またそれが谷川史子さんですからね。国宝ですよ。
1986年から2016年。元号も世紀も飛び越えてますしファミコンからSWITCHまでですよ。凄まじい年月です。
そんな中だと、巻末マンガの芸風も画風も変わってない方ですよね。そしてそれだからこそ変化がおもしろかったりもします。
こう読んでいると、谷川さんは誰かのちょっとした「金言」を聴き逃してないのがすばらしいね。エッセイコミック内でも医者に笑われるレベルで耳がいいなんてエピソードありましたしね。
それが本作のみならず諸作品でも名作を生み出している秘密なのかと思ったりしました。
だいたいが単行本時の修正や、この手のおまけページってのは原稿料は作者に発生しないんですよね。作者の気持ちだけで。だから、雑誌発表時が完全版と思ってる作者はまったく直しをしないし、表紙くらいしか描き下ろさない。実名を挙げると須賀原洋行氏とかな。それはそれで作者のこだわりだ。
つまり、この「おまけ」には愛が詰まっているわけだ。作者の単行本買ってくれてありがとう、単行本出してくれてありがとう、って「幸せ」の思いが詰まっている。
それの30年分ですもの。そりゃあ幸せのカタマリですよ。読んでいくうちに幸せにあてられてニマニマしてしまいます。

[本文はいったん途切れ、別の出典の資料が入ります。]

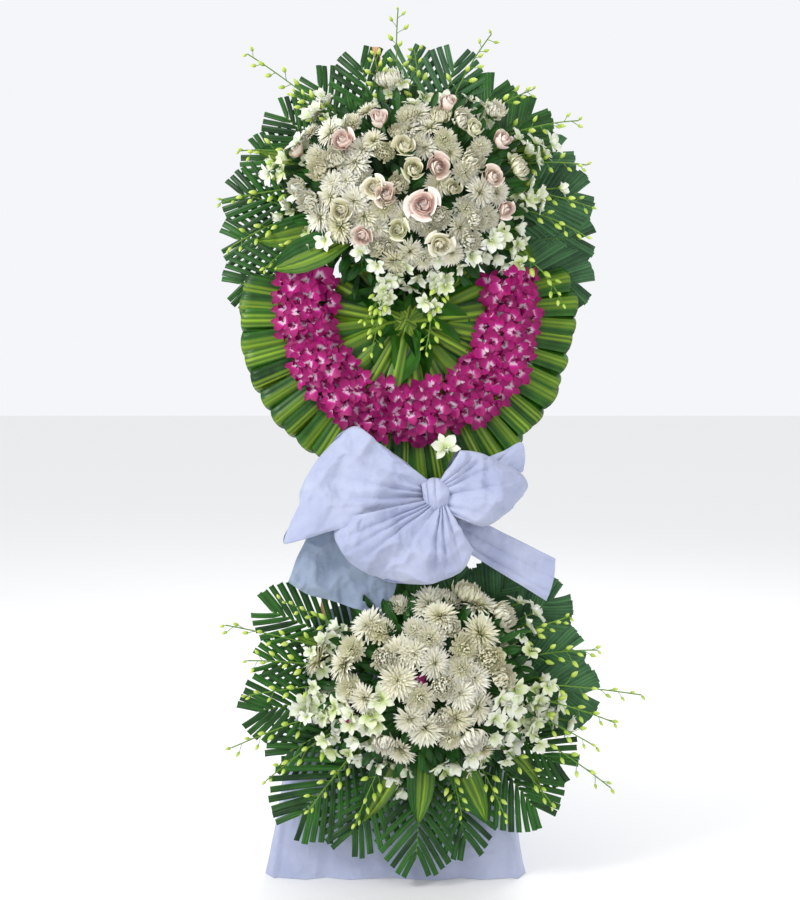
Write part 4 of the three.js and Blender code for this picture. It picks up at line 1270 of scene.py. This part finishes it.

個人的には本書内の区分でいうところの2003年から2016年まで「part3」からのファンでにわかもいいところでいろいろな事実が判明してエッセイコミック1冊分まるごと楽しむことができたのでたいそうオトクでした。
かように発見が多くて、まさか谷川さんが「千夏のシュート」の作者と結婚なさっておられるとは夢にも思いませんでしたよ。えーと、もっとわかりやすくいうと「あまちゃん」のツイッターで有名な方。
ということで、結論、読むと幸せになりますよと。